I often think of each of the legislators we have elected and their capability. Some are not articulate in the English language but is that even a qualification? If they are able to communicate with their constituents, isn’t that good enough? If they have to answer questions in the Assembly there are officers in their department who can write out the answers and they can read from that written script. And in case they need to answer supplementaries they should be allowed to answer those in the vernacular. The heavens are not going to fall. The new Assembly building that will be inaugurated soon must have simultaneous translation facilities (from Khasi, Jaintia, Garo to English and vice versa). Many of us have attended world conferences where people proudly speak in their languages and that’s translated into several languages. Knowing English is not a badge of honour. Delivering good governance – which essentially means knowing what people actually need the most – is important.
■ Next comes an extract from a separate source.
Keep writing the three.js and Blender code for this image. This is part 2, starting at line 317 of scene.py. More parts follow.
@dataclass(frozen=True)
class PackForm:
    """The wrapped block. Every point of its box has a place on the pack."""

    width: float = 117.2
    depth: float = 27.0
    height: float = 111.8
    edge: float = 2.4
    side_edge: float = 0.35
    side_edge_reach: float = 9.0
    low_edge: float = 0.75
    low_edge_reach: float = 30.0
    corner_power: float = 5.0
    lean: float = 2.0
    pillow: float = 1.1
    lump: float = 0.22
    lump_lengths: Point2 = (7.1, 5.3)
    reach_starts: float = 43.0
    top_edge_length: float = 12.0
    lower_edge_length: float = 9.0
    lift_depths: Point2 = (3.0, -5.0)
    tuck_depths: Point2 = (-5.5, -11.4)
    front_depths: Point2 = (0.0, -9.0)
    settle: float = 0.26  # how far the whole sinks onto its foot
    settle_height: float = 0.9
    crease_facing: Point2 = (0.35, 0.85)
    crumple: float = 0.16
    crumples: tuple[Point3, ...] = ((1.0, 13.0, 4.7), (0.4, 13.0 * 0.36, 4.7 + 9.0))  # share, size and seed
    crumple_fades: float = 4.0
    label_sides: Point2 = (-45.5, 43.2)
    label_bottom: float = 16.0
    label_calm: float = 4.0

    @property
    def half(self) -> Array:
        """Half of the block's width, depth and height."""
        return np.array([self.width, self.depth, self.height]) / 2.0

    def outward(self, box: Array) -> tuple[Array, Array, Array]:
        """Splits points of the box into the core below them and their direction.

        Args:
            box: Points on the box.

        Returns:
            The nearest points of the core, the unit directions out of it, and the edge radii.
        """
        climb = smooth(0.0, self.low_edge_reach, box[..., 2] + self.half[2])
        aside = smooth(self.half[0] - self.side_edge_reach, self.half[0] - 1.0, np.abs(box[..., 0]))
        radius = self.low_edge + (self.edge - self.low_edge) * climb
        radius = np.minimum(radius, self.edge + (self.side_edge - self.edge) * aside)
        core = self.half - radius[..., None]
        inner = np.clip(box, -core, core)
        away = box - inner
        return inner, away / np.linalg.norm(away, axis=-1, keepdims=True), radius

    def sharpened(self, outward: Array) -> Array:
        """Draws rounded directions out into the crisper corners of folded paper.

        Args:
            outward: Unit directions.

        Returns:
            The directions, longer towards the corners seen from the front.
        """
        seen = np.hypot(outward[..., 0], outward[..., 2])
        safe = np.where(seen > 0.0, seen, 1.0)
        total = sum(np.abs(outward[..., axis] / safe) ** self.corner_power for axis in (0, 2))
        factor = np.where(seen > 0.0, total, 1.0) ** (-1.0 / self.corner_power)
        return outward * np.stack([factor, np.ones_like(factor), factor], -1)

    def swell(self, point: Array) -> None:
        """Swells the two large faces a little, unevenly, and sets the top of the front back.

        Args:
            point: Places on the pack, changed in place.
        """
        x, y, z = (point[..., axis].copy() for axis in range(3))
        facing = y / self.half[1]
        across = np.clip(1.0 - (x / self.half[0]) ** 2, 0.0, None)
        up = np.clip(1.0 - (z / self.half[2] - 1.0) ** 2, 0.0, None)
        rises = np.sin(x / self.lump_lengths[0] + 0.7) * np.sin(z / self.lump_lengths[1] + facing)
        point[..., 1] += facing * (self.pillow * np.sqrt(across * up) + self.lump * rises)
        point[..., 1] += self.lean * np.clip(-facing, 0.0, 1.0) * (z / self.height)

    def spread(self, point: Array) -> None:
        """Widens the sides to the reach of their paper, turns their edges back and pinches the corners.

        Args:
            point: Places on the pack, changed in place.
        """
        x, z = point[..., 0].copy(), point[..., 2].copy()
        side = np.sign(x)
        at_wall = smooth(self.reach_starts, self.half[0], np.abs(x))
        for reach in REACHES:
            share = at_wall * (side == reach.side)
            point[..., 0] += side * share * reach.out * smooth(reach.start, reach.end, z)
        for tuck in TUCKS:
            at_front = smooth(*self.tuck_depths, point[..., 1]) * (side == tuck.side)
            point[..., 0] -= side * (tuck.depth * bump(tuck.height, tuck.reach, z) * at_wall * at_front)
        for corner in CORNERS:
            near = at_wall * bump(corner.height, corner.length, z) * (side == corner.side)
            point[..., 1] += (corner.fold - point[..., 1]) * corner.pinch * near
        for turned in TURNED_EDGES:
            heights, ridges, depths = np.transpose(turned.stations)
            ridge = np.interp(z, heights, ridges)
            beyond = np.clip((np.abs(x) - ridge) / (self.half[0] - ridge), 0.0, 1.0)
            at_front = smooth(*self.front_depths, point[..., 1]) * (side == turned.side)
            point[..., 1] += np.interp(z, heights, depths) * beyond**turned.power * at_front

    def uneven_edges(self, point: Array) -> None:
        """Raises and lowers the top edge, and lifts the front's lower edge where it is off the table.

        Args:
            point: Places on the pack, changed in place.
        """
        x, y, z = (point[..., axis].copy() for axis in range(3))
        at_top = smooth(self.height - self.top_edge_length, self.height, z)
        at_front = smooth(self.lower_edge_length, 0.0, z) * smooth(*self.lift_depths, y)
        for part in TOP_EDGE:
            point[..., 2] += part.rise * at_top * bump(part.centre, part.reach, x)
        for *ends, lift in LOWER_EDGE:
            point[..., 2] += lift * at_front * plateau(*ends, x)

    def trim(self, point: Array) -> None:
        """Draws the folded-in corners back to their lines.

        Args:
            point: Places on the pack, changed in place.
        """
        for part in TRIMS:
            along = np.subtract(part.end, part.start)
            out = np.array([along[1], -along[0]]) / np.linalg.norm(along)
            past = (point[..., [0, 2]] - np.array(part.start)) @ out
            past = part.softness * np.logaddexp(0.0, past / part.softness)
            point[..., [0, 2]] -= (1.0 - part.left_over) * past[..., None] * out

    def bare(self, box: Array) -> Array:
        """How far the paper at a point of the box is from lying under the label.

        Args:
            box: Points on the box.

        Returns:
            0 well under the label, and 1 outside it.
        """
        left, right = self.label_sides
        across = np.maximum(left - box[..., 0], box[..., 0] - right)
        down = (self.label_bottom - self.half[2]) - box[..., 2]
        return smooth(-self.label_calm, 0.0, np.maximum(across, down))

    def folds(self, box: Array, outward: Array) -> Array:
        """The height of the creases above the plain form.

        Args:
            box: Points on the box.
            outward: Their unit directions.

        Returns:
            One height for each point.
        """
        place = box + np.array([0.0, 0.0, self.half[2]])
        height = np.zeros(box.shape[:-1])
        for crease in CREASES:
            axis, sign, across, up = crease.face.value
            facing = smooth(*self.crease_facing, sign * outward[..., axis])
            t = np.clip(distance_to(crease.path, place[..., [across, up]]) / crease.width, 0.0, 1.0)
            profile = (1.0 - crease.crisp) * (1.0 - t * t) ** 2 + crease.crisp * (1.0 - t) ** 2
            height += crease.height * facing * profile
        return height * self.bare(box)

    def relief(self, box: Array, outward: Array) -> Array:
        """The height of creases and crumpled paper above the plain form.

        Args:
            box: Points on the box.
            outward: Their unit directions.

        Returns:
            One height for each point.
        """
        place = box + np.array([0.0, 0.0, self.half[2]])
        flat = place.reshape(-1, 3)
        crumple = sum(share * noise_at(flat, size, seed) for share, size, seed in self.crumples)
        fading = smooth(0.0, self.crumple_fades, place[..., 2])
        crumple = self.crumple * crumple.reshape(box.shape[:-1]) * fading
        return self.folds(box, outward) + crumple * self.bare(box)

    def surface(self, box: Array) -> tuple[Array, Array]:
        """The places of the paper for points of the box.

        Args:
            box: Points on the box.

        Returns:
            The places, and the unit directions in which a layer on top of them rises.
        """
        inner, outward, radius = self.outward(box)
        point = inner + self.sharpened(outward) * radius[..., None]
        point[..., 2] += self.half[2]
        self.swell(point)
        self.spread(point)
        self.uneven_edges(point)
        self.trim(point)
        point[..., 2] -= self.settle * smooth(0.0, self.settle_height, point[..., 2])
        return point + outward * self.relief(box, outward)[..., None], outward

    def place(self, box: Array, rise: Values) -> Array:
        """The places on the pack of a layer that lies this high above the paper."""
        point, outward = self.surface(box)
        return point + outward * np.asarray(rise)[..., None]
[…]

Legislators should create these platforms in their constituencies where people are allowed to articulate their deepest angst – whether that be education, healthcare, roads, agricultural growth or any other aspiration. These platforms will help MLAs to better understand the ground realities and respond better. They will also be able to give an account of what they have done during their 5-year tenure, beginning from the first year. We should do away with the habit of electioneering where a sitting MLA comes to the constituency only in the last year and gives an account of what he/she does because by then the anti-incumbency factor has already set in.
Also, since the majority of our MLAs reside outside their constituencies (in Shillong city) their understanding of the daily grind in their constituencies may not be optimal. They need to develop constant feedback channels that are robust and that tell them the truth – not what they like to hear. This might be a positive way of beginning the 51st year of Meghalaya.
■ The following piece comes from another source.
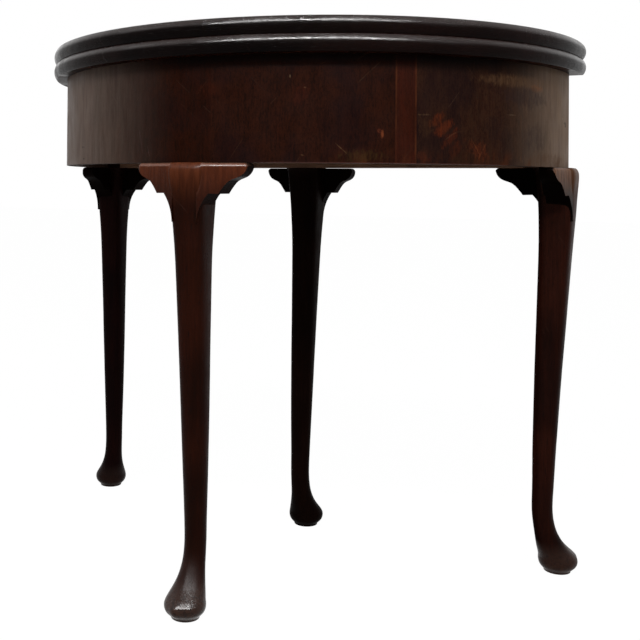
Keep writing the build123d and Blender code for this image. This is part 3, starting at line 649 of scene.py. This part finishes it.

We have heard ad-nauseum that Meghalaya has vast potentials but somehow those potentials have been scuttled and then begins the blame game. I have always said this and will repeat it – to be a citizen of a democracy one cannot reside in a comfort zone. One must work hard to get vital information on government schemes and how they are implemented and point out with facts and figures the anomalies one sees. Unfortunately, this muck-raking duty has been thrown squarely into the shoulders of the media as if media persons are the only repositories of democratic tenets. That’s the reason why venality thrives.
Very often when we speak of governance we tend to attribute every aspect of it to politicians, quite forgetting the huge army of bureaucrats that actually keep the governance machine well-oiled. The bureaucracy reaches or should reach the last mile in every sense of the term and we have seen that Meghalaya does have a cadre of officials that have served with integrity and passion and have felt the pain and suffering of people. It is because of such officers that Meghalaya is where it is today. True we have the bad apples but those survive purely on political patronage. What is demoralising for bureaucrats is to be given a punishment posting because they have called out corruption or become whistleblowers. This is where the public should step in because in a democracy it is the people who are the real rulers. If we the people don’t take responsibility and don’t stand with ethical officials it means we have handed over our power to elected representatives! It’s our fault that we didn’t stop corruption when we should have! So who do we blame and why should we blame the government when we as owners of that government decided to sit back and remain complicit by our studied silence?
On Meghalaya’s 50th birthday let’s count the many achievements and push for reforms in areas that need them. We need to get serious about pulling the MeECL from the precipice it’s now hanging precariously from. Education needs a complete makeover and we have eminent educationists who can be called upon to give it a new sense of direction. We cannot leave education to politicians and bureaucrats only. Health care needs urgent revamping. Here we have the IIPH Shillong to give a new sense of direction to research and data crunching which is critical to addressing public health issues. The IIM Shillong needs to be put to good use to enhance the capabilities of the state in certain key sectors. In Meghalaya’s 50th year, let’s get a commitment from the government that traditional institutions will be given due recognition and their functioning institutionalized so that they qualify for direct funding. This would serve two purposes. We would not be enslaved to politicians asking them for crumbs from the MLA scheme. Second the traditional institutions would become accountable as their expenditure and receipts would be subject to audits. Third, the particular needs of every Dorbar would be better addressed.
This in fact is a year for deep introspection. Our politics is not broken yet but its just that we are perpetually unhappy with whoever is holding the reins. This pessimism can spread quickly and turn people into cynics. Cynicism also means people have no hope of anything ever going right. But I choose to differ because I believe, like the English poet Alexander Pope, that “Hope springs eternal in the human breast: man never is, but always to be blest.” Hence a better way ahead is for whoever has a proposition for the government to also provide a roadmap for it.
Adults need to give hope to the younger generation, not to sow nihilism. The American Psychology Association reported that children who grew up in poverty but had success later in life all had one thing in common – hope. Dr. Valerie Maholmes, who worked on the research, said hope involves “planning and motivation and determination” to get what one hopes for. The opposite of hope is hopelessness and depression. Desmond Tutu once said, “Hope is being able to see that there is light despite all of the darkness,”
But hope does not mean expecting positive things to fall into our laps. It means that we have to work very hard to make that hope materialize.